The internationally acclaimed Lanzarote Visual Music Festival celebrates its 18th year between the 10th and 21st of October
Thanks to the genius and artistic vision of Ildefonso Aguilar, the Lanzarote Visual Music Festival first came to fruition in 1989 with the organisational support of the Island government, the Lanzarote Cabildo. It marries the wild, poetic landscape of the island of volcanoes with artists from the international, avant-garde music scene.
Idelfonso Aguilar, the brainchild behind this unique event, recounts how it came about: ‘I had already made the soundtrack for the Ruta de los Volcanes. I was inspired to evoke the islands’s landscape in compositions that compiled different sounds and avant-garde music, some of which I created myself. These were played in the auditoriums at Jameos del Agua and Cueva de los Verdes, creating a musical atmosphere that reflected the essence Lanzarote.’
“I was friends with music producer Larry Yaskiel, who kindly put me in touch with several artists, including Brian Eno. I spoke to the president of the Cabildo at that time, Enrique Pérez Parrilla, and proposed inviting Eno to the island to perform his music against the backdrop of Lanzarote’s stunning landscape. He agreed, and plans went ahead. Eno was fascinated by the island and was on board to perform one concert. In the end, he gave several: Two Opal evenings in Jameos del Agua, to which he brought other artists, including German composer J. Peter Schwalm. They were spectacular and packed to the rafters. The audience was amazed, and so was Eno, who didn’t want to charge for performing… So, that’s where the original idea came from, and two years later, the first Lanzarote Visual Music Festival took place.
“As well as Jameos and Cueva de los Verdes, other venues included the Tahíche quarry, the Santo Domingo Convent, El Almacén and El Reducto beach.

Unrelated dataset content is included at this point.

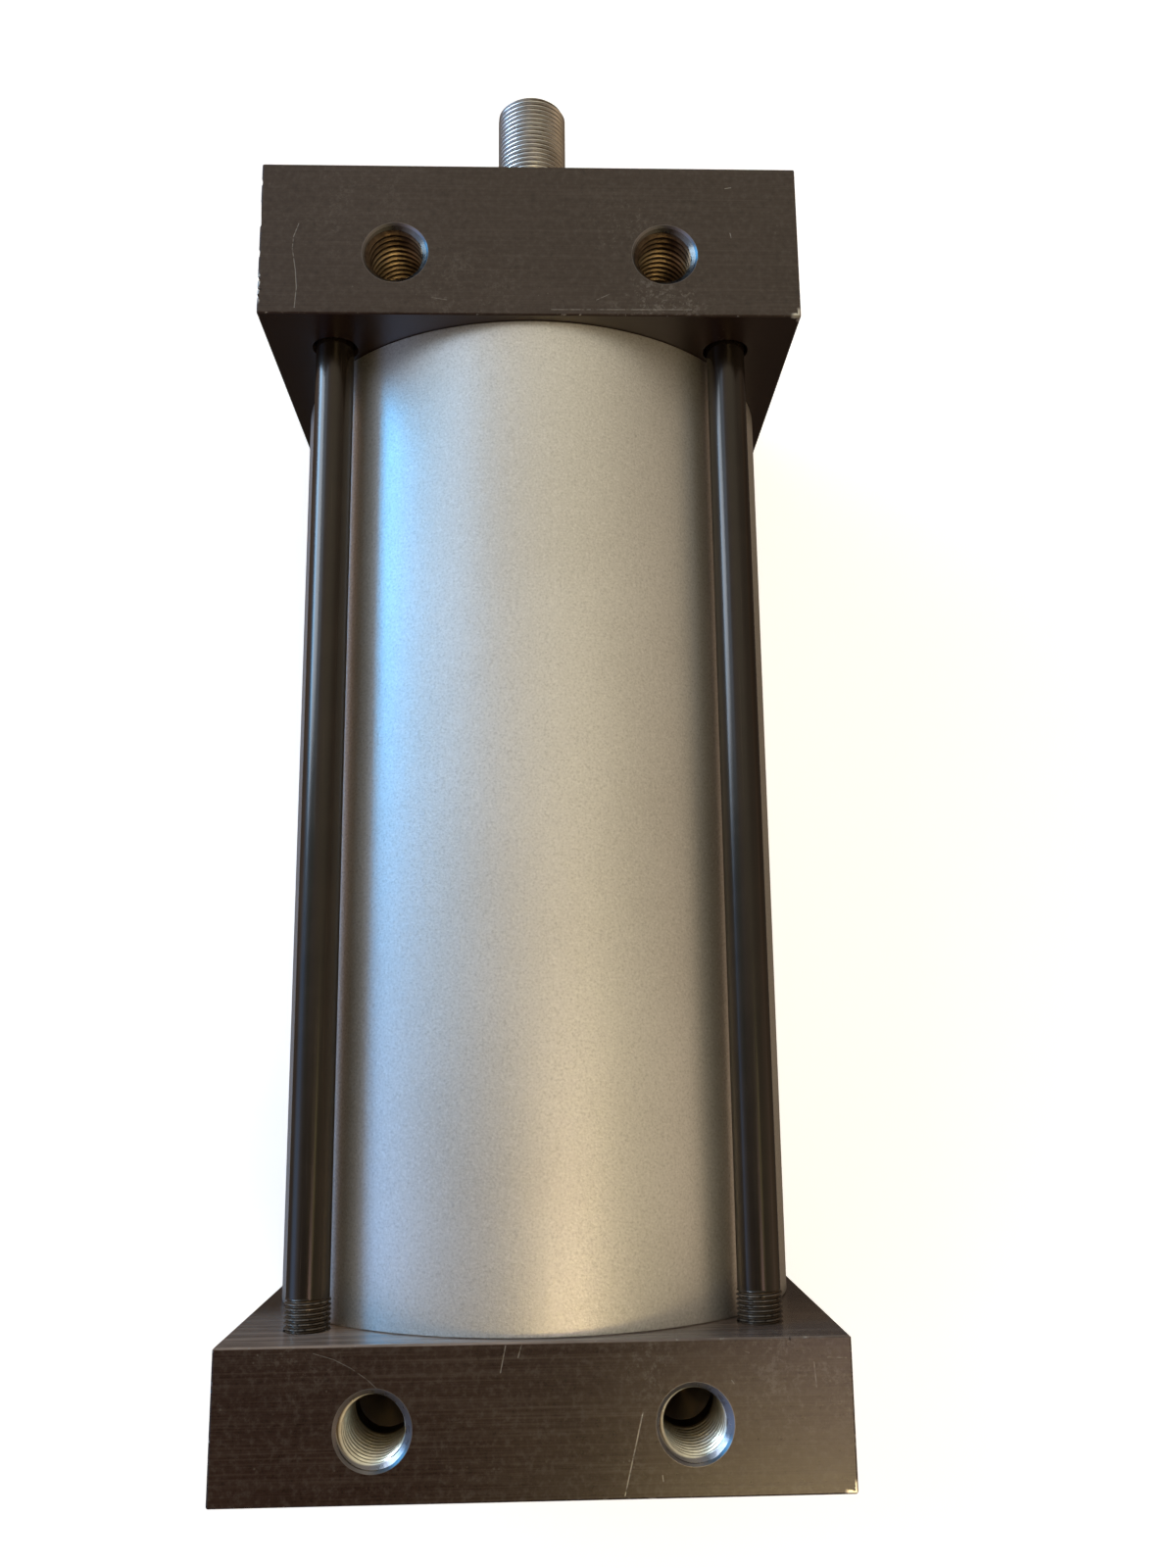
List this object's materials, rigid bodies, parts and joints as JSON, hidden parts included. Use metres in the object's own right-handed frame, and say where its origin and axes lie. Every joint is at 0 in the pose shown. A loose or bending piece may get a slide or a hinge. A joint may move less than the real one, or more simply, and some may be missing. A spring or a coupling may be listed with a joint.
{
  "type": "pneumatic cylinder",
  "caption": "Tie-rod air cylinder: square end blocks, round tube, side-tapped mounting holes and a piston rod with a threaded end.",
  "frame": {"origin": "under the middle of the whole cylinder, on the plane of the port face that it lies on", "axes": "+Z is the outward normal of the tapped mounting face, +Y is the way the piston rod extends, +X is to the right of someone looking along +Y"},
  "size_m": [0.165, 0.4636, 0.1651],
  "materials": {
    "black_anodised": "black anodised, fine milled lines, satin",
    "clear_anodised": "clear anodised, satin, fine lengthwise drawing marks",
    "black_oxide": "black oxide on steel, oiled, semi-gloss",
    "chromed_steel": "hard chrome shaft and bright cut thread",
    "plain_steel": "plain turned steel",
    "bare_aluminium": "bare machined aluminium",
    "bronze": "turned bearing bronze",
    "seal_rubber": "smooth black nitrile rubber",
    "bearing_plastic": "matt filled bearing plastic"
  },
  "bodies": {
    "barrel": {"head_block": "black_anodised", "cap_block": "black_anodised", "tube": "clear_anodised", "tie_rod_front_left": "black_oxide", "tie_rod_front_right": "black_oxide", "tie_rod_back_left": "black_oxide", "tie_rod_back_right": "black_oxide", "tie_rod_nuts": "black_oxide", "rod_gland": "bronze", "gland_retainer": "black_oxide", "retainer_screws": "black_oxide", "rod_seal": "seal_rubber", "rod_wiper": "seal_rubber", "gland_oring": "seal_rubber", "head_tube_seal": "seal_rubber", "cap_tube_seal": "seal_rubber"},
    "piston_packing": {"piston_seal_front": "seal_rubber", "piston_seal_rear": "seal_rubber", "wear_band": "bearing_plastic"},
    "rod": {"piston_rod": "chromed_steel", "piston": "bare_aluminium", "piston_nut": "plain_steel", "piston_rod_oring": "seal_rubber"}
  },
  "joints": [
    {"name": "rod_slide", "type": "slide", "parent": "barrel", "child": "piston_packing", "axis": [0, 1, 0], "range_m": [0, 0.254]},
    {"name": "rod_turn", "type": "hinge", "parent": "piston_packing", "child": "rod", "pos_m": [0, 0, 0.08255], "axis": [0, 1, 0], "continuous": true}
  ]
}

The Volcán del Cuervo was added years later with a fantastic performance by the Swiss percussionist Pierre Favré. A total of four concerts have been held there. I have special memories of Japanese artist Somei Satoh, who was bold and daring. Equally impressive was Andreas Vollenweider. The last performance there was by Brian Eno in 2001 – an extraordinary success in a fascinating place.”
“We managed to create an event that had a huge impact, both on the international stage and the island’s tourism, too. There was nothing like it in Spain at the time. After a damaging hiatus between 2002-2017, it took a long time to build it back up but we did, and for that, I am very grateful to former councillor Óscar Pérez and former president Pedro San Ginés.”